Position-independent gesture recognition using sEMG signals via canonical correlation analysis

Gesture recognition based on surface electromyogram (sEMG) signals has drawn significant attention and obtained satisfactory achievement in the field of human-computer interaction. However, the same gesture performed with different arm positions tends not to generate the same sEMG signals. Traditional solutions can be divided into two types. One type treats the same gesture with different arm positions as the same type, leading to a relatively low classification rate. The other type adopts a gesture classifier followed by the position classifier, which will achieve a satisfactory classification accuracy but at the expenses of high training burdens.
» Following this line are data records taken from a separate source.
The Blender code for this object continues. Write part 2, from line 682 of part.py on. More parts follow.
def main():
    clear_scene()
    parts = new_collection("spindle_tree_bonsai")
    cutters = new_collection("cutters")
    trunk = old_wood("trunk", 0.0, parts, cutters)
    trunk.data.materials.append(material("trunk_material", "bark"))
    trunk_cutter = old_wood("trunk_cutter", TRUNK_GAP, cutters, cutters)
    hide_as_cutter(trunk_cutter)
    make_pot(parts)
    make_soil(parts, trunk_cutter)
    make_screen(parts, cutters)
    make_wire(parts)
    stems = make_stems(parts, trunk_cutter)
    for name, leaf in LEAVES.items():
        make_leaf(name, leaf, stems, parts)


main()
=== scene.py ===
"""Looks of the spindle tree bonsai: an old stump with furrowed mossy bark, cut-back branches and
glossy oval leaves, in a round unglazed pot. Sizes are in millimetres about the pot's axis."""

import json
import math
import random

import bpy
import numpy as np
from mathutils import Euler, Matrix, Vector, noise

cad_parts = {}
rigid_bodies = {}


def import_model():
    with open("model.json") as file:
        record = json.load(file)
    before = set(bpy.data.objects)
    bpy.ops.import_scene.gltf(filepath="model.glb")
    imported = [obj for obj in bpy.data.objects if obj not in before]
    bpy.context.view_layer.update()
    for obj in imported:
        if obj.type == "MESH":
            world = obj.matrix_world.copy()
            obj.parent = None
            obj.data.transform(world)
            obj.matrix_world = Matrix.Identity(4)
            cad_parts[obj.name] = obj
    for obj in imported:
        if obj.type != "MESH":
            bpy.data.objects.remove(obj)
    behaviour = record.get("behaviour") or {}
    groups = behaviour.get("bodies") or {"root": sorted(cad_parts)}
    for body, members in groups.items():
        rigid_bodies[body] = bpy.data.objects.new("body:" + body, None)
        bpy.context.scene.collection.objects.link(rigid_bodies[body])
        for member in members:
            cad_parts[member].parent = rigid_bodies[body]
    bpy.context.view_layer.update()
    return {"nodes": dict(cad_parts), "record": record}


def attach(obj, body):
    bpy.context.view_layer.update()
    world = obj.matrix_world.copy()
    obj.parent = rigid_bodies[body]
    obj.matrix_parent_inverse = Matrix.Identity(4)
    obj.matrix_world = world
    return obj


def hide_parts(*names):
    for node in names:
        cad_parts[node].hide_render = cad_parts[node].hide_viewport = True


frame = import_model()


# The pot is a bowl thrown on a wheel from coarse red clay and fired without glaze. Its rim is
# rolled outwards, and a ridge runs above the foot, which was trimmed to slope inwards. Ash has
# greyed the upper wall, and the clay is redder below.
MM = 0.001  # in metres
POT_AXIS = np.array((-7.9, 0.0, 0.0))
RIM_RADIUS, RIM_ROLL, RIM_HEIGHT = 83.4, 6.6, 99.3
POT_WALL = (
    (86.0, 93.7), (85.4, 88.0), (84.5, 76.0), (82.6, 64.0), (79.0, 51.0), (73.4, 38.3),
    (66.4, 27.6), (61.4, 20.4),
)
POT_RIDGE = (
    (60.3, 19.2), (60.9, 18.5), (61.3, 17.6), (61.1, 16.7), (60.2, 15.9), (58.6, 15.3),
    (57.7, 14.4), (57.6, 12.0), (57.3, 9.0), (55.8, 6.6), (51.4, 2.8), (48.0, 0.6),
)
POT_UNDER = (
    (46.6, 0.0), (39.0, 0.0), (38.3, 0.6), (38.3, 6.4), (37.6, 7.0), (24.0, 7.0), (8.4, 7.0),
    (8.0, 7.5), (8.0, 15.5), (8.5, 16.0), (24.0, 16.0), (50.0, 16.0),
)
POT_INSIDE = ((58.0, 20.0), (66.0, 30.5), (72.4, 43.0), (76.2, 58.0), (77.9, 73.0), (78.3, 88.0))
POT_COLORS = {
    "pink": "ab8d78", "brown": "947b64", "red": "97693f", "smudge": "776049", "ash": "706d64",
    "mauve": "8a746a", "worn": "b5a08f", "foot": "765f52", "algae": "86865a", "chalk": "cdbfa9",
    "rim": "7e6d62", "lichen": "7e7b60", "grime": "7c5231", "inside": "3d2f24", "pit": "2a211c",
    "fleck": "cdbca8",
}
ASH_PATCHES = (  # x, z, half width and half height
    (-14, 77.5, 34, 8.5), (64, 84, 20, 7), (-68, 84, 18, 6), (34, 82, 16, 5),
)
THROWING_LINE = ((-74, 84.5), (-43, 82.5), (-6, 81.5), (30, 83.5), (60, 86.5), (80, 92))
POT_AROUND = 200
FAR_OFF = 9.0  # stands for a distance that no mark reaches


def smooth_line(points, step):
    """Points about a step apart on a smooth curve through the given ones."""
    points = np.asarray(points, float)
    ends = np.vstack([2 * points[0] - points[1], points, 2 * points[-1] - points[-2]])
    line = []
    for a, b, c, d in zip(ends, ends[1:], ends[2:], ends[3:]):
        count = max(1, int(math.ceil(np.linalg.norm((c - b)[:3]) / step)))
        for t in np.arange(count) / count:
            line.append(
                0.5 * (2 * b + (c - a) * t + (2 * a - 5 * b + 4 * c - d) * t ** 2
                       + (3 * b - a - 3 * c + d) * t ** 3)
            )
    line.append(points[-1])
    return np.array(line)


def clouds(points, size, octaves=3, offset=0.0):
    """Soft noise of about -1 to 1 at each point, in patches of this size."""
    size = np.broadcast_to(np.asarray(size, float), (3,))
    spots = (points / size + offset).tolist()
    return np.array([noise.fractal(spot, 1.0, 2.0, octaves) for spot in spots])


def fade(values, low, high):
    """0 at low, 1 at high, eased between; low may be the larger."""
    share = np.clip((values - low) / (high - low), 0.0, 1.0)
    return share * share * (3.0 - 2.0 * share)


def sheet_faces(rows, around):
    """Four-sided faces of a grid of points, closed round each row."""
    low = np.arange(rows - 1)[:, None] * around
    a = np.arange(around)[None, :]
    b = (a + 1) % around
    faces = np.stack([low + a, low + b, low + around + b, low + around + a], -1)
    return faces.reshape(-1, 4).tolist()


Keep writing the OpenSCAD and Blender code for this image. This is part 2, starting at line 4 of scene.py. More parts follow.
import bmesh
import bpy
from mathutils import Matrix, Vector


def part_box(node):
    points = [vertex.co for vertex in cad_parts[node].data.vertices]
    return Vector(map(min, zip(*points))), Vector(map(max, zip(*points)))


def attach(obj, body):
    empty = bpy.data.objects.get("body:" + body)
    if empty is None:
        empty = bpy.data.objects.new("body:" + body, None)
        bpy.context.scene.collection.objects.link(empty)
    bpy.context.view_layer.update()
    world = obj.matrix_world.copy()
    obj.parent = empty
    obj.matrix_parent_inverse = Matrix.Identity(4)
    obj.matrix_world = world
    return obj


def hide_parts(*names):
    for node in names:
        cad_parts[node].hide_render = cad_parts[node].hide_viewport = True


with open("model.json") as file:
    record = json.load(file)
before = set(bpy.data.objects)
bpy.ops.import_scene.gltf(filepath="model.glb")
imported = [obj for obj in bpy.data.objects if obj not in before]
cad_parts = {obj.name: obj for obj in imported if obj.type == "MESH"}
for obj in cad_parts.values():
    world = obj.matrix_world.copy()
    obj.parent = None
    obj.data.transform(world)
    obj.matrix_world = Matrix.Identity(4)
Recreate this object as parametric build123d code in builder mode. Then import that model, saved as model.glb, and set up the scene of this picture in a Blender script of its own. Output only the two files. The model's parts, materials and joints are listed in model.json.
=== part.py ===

To address these issues, we propose a novel framework to explore the intrinsic position independent (PI) characteristics of sEMG signals generated from the same gesture with different arm positions by canonical correlation analysis (CCA), termed as PICCA. In this framework, with the bridge link of the predefined expert set, both the training set and the testing set can be mapped into a unified-style with CCA, and hence, the classification accuracy can be improved in both user-dependent and user-independent manners. Experimental results on 13 gestures with 3 arm positions indicate that the proposed PICCA can achieve higher classification rates than those without CCA (with 28.52% and 44.19% promotions during user-dependent and user-independent manners respectively) while maintaining acceptable training burdens. These improvements will facilitate the practical implementation of myoelectric interfaces.